* Start DATA SEGMENT *

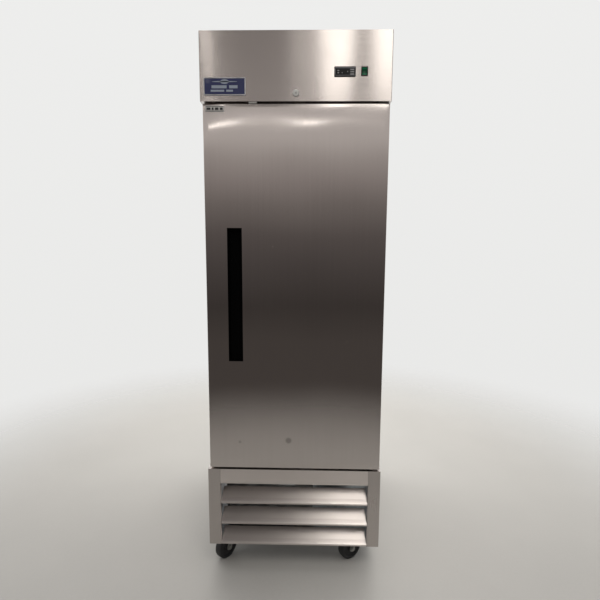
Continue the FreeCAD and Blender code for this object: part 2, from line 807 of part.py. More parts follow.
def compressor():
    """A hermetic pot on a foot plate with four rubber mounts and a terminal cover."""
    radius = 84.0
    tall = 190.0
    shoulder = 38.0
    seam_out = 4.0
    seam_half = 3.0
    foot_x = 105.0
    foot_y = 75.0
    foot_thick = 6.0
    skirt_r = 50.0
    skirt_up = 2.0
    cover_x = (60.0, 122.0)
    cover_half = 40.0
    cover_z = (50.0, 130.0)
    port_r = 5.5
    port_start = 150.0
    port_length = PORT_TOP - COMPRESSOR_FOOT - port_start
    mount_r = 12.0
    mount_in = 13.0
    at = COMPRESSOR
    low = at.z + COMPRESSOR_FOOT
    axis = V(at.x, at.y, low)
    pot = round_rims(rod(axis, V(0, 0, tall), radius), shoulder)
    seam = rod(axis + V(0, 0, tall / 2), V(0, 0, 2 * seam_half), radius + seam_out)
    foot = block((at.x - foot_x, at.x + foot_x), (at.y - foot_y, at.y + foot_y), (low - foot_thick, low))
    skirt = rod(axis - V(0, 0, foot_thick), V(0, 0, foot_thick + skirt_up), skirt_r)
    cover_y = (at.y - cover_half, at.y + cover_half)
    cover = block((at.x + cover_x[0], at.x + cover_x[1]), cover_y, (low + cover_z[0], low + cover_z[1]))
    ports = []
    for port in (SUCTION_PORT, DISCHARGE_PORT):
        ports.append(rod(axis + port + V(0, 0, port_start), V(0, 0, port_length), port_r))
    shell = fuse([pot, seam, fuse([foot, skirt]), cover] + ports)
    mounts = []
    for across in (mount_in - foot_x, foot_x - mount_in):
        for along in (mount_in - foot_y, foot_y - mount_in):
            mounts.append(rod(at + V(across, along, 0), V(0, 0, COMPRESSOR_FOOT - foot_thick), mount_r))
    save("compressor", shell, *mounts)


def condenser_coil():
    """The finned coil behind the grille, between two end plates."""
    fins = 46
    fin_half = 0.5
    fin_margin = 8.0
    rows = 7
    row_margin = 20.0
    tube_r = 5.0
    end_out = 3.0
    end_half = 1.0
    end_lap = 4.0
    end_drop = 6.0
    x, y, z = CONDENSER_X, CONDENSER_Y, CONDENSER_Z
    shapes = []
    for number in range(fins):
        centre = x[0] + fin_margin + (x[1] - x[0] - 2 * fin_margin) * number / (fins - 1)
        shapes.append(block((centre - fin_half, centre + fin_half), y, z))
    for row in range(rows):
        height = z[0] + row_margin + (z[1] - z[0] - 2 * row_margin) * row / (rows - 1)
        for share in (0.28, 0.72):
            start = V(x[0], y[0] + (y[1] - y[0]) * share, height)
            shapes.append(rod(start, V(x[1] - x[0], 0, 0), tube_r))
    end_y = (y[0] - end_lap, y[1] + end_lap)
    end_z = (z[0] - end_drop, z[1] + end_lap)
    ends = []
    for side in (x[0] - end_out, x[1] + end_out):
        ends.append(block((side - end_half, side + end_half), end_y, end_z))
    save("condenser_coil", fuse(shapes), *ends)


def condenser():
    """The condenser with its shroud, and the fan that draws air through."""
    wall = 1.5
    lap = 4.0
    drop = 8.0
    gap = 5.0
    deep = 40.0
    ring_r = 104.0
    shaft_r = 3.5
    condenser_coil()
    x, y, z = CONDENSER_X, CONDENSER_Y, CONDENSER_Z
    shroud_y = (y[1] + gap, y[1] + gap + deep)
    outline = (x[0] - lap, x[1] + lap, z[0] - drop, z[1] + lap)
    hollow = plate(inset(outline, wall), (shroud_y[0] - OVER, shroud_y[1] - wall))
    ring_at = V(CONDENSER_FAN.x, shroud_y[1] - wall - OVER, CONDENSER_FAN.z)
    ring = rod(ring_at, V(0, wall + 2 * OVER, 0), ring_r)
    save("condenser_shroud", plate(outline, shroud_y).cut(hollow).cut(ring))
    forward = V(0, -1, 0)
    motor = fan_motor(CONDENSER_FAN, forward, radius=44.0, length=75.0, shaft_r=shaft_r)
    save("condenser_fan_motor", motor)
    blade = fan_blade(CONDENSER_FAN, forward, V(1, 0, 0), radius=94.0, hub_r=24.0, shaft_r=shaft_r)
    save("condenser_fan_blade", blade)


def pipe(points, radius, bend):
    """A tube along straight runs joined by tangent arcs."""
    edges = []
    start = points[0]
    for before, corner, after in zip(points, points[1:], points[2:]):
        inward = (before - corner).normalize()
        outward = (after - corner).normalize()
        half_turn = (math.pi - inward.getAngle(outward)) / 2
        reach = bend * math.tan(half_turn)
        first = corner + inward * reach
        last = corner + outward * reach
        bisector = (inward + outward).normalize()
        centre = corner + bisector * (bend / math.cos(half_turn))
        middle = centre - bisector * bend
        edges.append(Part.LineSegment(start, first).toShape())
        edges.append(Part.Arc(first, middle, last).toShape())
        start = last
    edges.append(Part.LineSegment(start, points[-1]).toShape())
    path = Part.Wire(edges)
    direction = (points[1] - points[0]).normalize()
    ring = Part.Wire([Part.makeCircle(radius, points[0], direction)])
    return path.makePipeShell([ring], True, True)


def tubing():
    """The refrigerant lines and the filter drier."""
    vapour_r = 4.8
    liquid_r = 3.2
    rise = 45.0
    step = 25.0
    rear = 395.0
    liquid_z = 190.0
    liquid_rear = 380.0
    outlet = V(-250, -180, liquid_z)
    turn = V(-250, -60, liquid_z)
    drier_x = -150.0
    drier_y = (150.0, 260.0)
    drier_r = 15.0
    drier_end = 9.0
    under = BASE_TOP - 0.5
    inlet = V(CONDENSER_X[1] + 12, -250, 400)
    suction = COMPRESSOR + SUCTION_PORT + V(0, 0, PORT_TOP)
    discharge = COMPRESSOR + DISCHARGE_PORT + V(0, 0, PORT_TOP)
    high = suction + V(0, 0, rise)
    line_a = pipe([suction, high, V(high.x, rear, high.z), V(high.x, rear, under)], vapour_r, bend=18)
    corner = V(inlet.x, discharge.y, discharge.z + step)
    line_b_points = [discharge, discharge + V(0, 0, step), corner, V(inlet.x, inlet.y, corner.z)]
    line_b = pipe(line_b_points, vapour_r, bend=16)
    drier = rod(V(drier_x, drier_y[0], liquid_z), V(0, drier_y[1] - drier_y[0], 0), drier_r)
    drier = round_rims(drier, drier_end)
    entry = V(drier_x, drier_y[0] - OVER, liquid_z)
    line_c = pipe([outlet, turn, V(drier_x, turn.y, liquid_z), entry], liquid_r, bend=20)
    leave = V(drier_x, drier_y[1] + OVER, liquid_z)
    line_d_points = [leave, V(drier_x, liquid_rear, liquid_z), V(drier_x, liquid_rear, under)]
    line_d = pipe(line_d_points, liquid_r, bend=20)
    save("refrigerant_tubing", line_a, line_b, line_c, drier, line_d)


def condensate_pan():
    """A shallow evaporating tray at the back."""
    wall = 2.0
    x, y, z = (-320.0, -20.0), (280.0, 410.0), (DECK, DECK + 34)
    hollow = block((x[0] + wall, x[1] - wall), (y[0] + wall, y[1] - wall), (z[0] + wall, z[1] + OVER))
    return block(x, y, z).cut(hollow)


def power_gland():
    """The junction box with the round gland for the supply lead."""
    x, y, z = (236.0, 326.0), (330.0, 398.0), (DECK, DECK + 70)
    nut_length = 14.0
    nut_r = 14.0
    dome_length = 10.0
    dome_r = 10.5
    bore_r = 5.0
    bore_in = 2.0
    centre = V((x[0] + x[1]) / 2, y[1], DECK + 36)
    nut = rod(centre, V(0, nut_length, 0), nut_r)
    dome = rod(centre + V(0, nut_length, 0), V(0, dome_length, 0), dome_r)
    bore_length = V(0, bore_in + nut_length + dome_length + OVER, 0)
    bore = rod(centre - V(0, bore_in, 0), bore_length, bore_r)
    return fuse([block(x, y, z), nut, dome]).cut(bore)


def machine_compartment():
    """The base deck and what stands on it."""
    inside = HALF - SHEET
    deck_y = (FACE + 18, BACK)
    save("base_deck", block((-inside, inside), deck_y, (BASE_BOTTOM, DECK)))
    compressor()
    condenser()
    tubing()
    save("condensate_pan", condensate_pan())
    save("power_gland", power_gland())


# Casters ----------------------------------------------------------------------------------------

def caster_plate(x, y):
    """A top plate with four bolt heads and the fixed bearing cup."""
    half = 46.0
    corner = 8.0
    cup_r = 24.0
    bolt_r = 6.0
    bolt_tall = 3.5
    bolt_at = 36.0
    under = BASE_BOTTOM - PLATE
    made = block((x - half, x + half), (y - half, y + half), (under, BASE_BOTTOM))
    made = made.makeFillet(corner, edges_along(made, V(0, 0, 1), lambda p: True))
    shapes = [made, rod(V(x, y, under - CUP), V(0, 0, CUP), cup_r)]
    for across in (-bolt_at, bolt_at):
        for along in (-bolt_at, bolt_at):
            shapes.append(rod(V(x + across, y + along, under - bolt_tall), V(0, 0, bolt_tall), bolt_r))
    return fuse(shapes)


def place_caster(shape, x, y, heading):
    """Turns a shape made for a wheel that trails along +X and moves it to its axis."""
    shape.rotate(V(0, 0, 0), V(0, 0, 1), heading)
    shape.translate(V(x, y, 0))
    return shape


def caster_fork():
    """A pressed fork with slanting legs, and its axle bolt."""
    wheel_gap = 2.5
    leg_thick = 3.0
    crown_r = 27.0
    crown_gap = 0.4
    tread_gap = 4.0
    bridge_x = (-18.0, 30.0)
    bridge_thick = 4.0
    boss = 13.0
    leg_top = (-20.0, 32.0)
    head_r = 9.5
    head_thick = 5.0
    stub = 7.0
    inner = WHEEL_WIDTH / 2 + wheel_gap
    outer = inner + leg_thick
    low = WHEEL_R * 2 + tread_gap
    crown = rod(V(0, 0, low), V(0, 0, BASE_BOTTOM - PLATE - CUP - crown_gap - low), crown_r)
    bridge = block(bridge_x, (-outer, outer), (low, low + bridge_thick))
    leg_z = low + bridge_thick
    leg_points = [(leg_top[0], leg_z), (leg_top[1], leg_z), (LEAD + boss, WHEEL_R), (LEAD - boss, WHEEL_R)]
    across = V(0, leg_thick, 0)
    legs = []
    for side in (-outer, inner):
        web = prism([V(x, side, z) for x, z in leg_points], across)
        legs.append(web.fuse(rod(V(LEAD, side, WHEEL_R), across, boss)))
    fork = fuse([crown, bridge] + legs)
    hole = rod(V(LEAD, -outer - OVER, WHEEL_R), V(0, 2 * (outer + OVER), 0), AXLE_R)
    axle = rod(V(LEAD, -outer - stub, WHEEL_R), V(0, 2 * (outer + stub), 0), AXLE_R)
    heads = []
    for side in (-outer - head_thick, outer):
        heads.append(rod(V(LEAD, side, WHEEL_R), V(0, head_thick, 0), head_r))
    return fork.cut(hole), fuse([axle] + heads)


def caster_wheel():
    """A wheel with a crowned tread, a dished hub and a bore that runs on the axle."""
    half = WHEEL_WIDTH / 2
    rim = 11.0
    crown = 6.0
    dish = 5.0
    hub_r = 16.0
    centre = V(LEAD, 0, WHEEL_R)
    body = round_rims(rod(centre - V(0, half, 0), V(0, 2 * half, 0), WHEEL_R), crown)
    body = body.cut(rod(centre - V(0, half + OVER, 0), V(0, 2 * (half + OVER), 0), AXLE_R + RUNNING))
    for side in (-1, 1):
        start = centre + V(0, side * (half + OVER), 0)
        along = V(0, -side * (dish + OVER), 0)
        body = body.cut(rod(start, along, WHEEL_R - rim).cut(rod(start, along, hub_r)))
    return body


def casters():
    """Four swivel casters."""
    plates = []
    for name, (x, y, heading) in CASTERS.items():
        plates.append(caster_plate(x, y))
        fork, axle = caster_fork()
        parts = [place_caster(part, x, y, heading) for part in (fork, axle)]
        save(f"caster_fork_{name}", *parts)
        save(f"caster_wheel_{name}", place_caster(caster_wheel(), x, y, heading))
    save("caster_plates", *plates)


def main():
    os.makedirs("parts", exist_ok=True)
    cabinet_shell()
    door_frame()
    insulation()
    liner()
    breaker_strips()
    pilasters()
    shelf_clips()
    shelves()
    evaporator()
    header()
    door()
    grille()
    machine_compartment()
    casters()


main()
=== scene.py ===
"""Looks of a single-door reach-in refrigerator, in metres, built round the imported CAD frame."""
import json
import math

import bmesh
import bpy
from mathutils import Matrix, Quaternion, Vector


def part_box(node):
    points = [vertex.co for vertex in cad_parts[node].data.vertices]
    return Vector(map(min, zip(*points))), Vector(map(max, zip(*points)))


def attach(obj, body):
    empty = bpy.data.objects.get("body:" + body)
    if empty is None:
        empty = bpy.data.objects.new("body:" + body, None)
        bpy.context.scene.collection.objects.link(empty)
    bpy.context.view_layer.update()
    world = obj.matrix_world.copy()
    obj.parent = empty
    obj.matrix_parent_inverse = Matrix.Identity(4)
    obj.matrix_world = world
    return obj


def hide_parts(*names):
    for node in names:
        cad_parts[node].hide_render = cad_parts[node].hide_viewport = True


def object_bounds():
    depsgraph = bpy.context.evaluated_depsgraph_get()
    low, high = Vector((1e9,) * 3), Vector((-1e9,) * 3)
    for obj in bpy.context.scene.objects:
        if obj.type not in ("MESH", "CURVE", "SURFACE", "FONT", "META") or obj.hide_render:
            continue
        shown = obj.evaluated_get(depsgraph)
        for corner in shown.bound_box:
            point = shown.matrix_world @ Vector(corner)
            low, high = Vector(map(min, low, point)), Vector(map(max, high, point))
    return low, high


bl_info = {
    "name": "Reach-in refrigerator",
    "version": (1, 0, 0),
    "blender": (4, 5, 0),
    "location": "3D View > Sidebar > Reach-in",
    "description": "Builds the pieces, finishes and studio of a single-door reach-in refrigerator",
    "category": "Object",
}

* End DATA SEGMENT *

WHAT TO DO
For this exercise, please retype exactly the lines in the listing from the line with "Vector(map(max, high, point))" through its last line, both ends included.

RESULT
            low, high = Vector(map(min, low, point)), Vector(map(max, high, point))
    return low, high


bl_info = {
    "name": "Reach-in refrigerator",
    "version": (1, 0, 0),
    "blender": (4, 5, 0),
    "location": "3D View > Sidebar > Reach-in",
    "description": "Builds the pieces, finishes and studio of a single-door reach-in refrigerator",
    "category": "Object",
}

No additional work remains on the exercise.